In 2 minutes, we can't solve the problem logically like what we did above, right?
My logic is
A is a correct answer because
if y = 0, y' =1
y =1, y' = 2
y = 2, y'= 17
y =3, y'= 82
y=4, y'= 257
Hence, look at the graph A, the slope of the tangent lines of the curve "seem" satisfy what I did.
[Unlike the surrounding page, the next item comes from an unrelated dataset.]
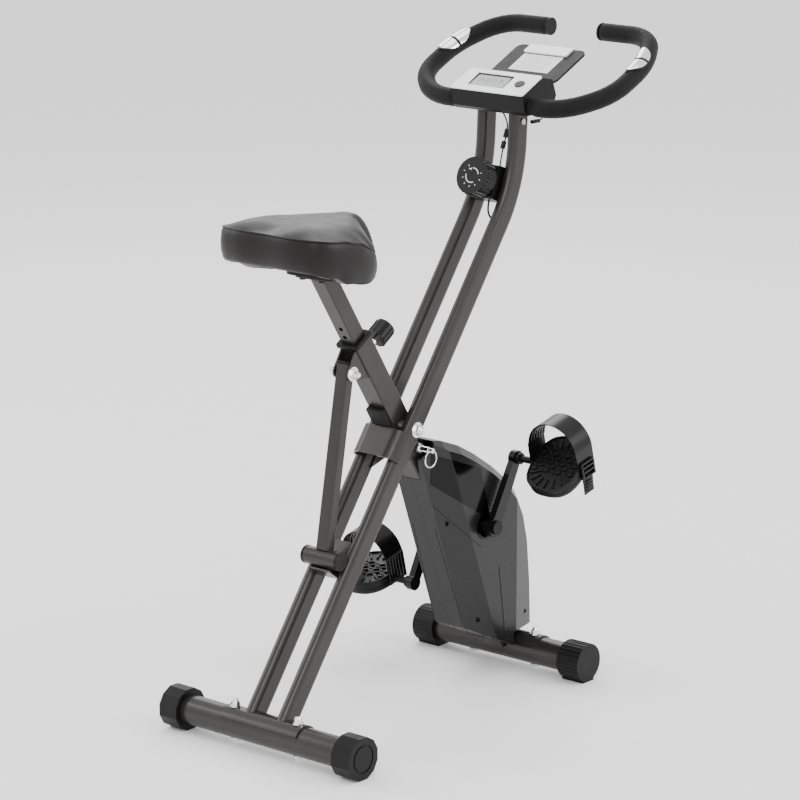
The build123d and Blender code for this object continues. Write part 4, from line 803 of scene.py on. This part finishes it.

The graph is almost a vertical line after ... around 3 or 4

Answer 24

if B is the correct one, when y =0, the slope doesn't look like 1
C can't be the correct answer because the slope of the curve is near 0 when x gets bigger and y stays
D can't not be the correct answer with the same reason with C when y approaches 0
y' never =0 hence, E can't be the correct one

Answer 25

As I stated above, in 2 minutes, I have to guess the answer but I am not sure whether my logic is valid or not. Please, give me your opinion.

Answer 26

we definitely have y'>0
which means y is increasing function so we can totally throw out choice E
y' is also never 0 so we can throw choice B

now y' is an even function so y is odd function so we are looking at choice A or choice C
as y gets large y' get large and C is not showing y' is getting large
C actually appears to have a horizontal asymptote at y=c and y=-c
where c is some positive number

so in ruling out all the other choices A sounds great

Answer 27

Got you. Thanks a lot.

Answer 28

@Loser66 the partial fraction approach is probably the easier route. First, substitute \(t=x^2\) (just to make the next steps clearer):
\[x^4+1=t^2+1\]
Now let's complete the square by introducing a linear term:
\[\begin{align*}
t^2+1&=t^2+2t+1-2t\\
&=(t+1)^2-2t\\
&=(x^2+1)^2-2x^2&\text{since }t=x^2\\
&=((x^2+1)-\sqrt2 x)((x^2+1)+\sqrt2 x)&\text{difference of squares}\\
x^4+1&=(x^2-\sqrt 2x+1)(x^2+\sqrt2x+1)
\end{align*}\]

Answer 29

Yeeeeeeees!! It is perfect. Thank you so much.